In the parliament, the idea of consultations and building consensus effectively means putting the draft of the bills or amendments through select committees or standing committees. To borrow the words of HDFC Chairman, Deepak Parekh, “In India, when the government cannot commit, it committees!” Which effectively means extended discussions and delays. At the peak of UPA rule, when most of India wanted a decisive government with a majority on its own, it was precisely for these reasons. So, when Modi Sarkar which has now won a decisive mandate on its own twice over, takes the route of avoiding these long winded committees and brings in changes in laws on issues like the farm bills where discussions have been going on for 20 years now, we shouldn’t complain.

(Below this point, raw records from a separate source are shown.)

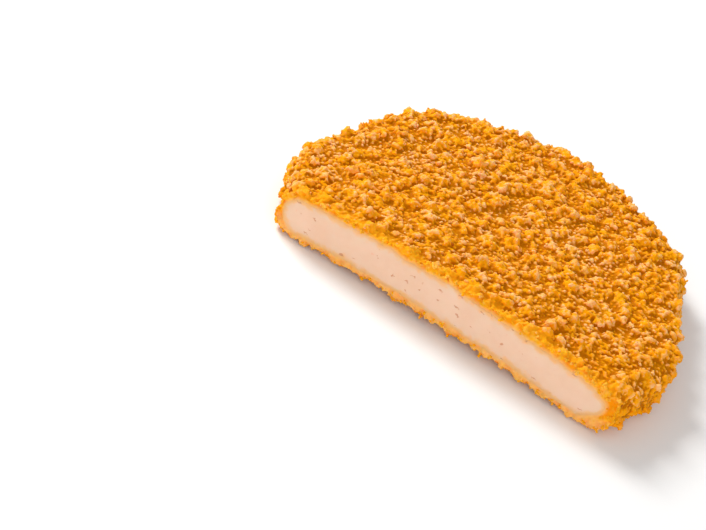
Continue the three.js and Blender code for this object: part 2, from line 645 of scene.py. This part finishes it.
def finish_crust(crust, meat, base):
    """Roughens the cut ring, and keeps what the materials need to know of each point."""
    lump_depth, rough_depth = 1.1 * MM, 1.3 * MM

    def build(tree, geometry):
        place = position(tree)
        on_cut = on_the_cut(tree, place, 0.02 * MM)
        from_meat = distance_to(tree, shape_of(tree, meat))
        from_base = distance_to(tree, shape_of(tree, base))
        close = standing_out(tree, place, 6)
        wide = standing_out(tree, place, 40)
        lumps = soft_cells(tree, place, 1.7 * MM, 0.25)
        depth = sums(tree, "MULTIPLY_ADD", lumps, lump_depth, -0.5 * MM)
        rough = swing(tree, place, 0.9 * MM, 3, 0.65)
        depth = sums(tree, "MULTIPLY_ADD", rough, rough_depth, depth)
        depth = sums(tree, "MULTIPLY", depth, ramp(tree, from_meat, 0, 0.8 * MM))
        depth = sums(tree, "MULTIPLY", depth, on_cut)
        proud = ramp(tree, close, -0.2 * MM, 0.2 * MM)
        lifted = ramp(tree, depth, 0.35 * MM, -0.35 * MM)
        for name, value in (
            ("from_meat", from_meat),
            ("raised", ramp(tree, from_base, 1.1 * MM, 3.3 * MM)),
            ("proud", between(tree, on_cut, proud, lifted)),
            ("open", ramp(tree, wide, -0.4 * MM, 0.45 * MM)),
            ("cut", on_cut),
        ):
            geometry = kept(tree, geometry, name, value)
        return shifted(tree, geometry, 1, depth)

    shape_with_nodes(crust, "Crust", build)


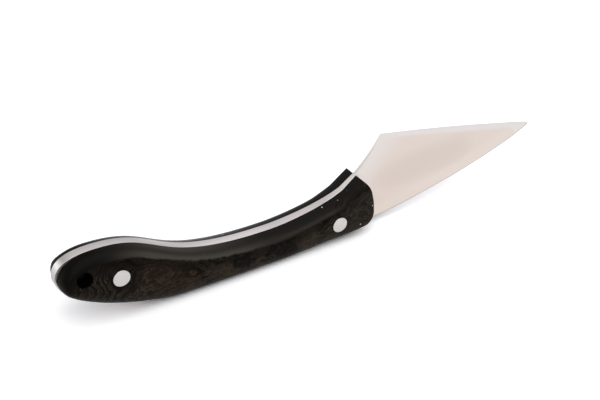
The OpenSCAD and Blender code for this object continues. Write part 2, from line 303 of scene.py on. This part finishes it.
class Wire:
    """One output socket of a node tree. Arithmetic on it adds the Math node that works it out, with
    the socket on either side, and node() adds any other node."""

    def __init__(self, tree, socket=None):
        self.tree = tree
        self.socket = socket

    def node(self, kind, settings, sockets, output=0):
        """Adds a node: first its settings, a ramp's stops among them, then its sockets."""
        node = self.tree.nodes.new(kind)
        for name, value in settings.items():
            if name == "stops":
                elements = node.color_ramp.elements
                elements[0].position = value[0][0]
                elements[1].position = value[-1][0]
                for place, _ in value[1:-1]:
                    elements.new(place)
                for element, (_, colour) in zip(elements, value):
                    element.color = (*colour, 1.0)
            else:
                setattr(node, name, value)
        for name, value in sockets.items():
            if isinstance(value, Wire):
                self.tree.links.new(value.socket, node.inputs[name])
            else:
                node.inputs[name].default_value = value
        return Wire(self.tree, node.outputs[output])

    def math(self, operation, *values):
        """A Math node on this socket and up to two more values."""
        sockets = dict(enumerate([self, *values]))
        return self.node("ShaderNodeMath", {"operation": operation}, sockets)

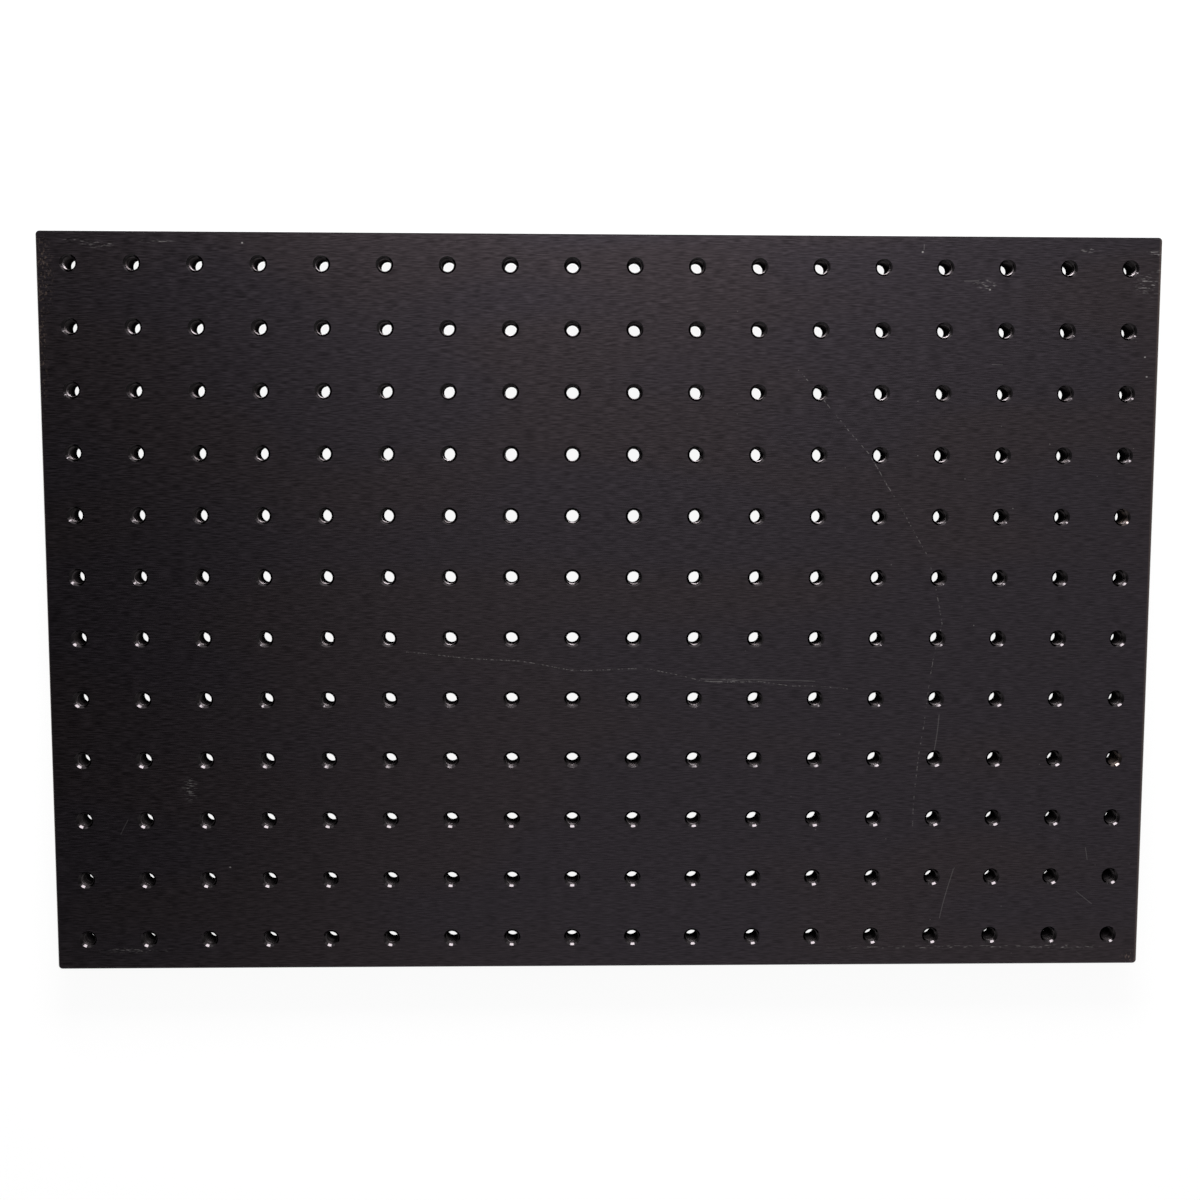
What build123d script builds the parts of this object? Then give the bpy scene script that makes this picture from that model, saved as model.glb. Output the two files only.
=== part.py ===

Building a consensus is often overrated and I concur with the latest statement by Niti Aayog Chairman Amitabh Kant that in India, we suffer from “too much” democracy. I sincerely hope that the government sticks to the main proposals and not roll back on the essence of the farm bills. In the meantime, it should use its communication firepower led by more amenable ministers like Gadkari to get the message across to the farmers’ associations and get them to pull back. The Mandi Vs Modi battle is clearly a distraction for us at this time when the government must be focussed on handling the economic mandi (slump) on a war footing to bring the growth back on track.
Post script: The title for this post is courtesy my good friend Gopal Kutty Sasthri who popped this up during one of our chats on the topic and so due thanks to him.
2 thoughts on “The Mandi Vs Modi battle!”
No MSP, stocking of produce restricted, balance to be sold compulsorily and procurement from market when need is more.
Applicable not only for individual farmers also the State as a whole.
Thought provoking article, thank you.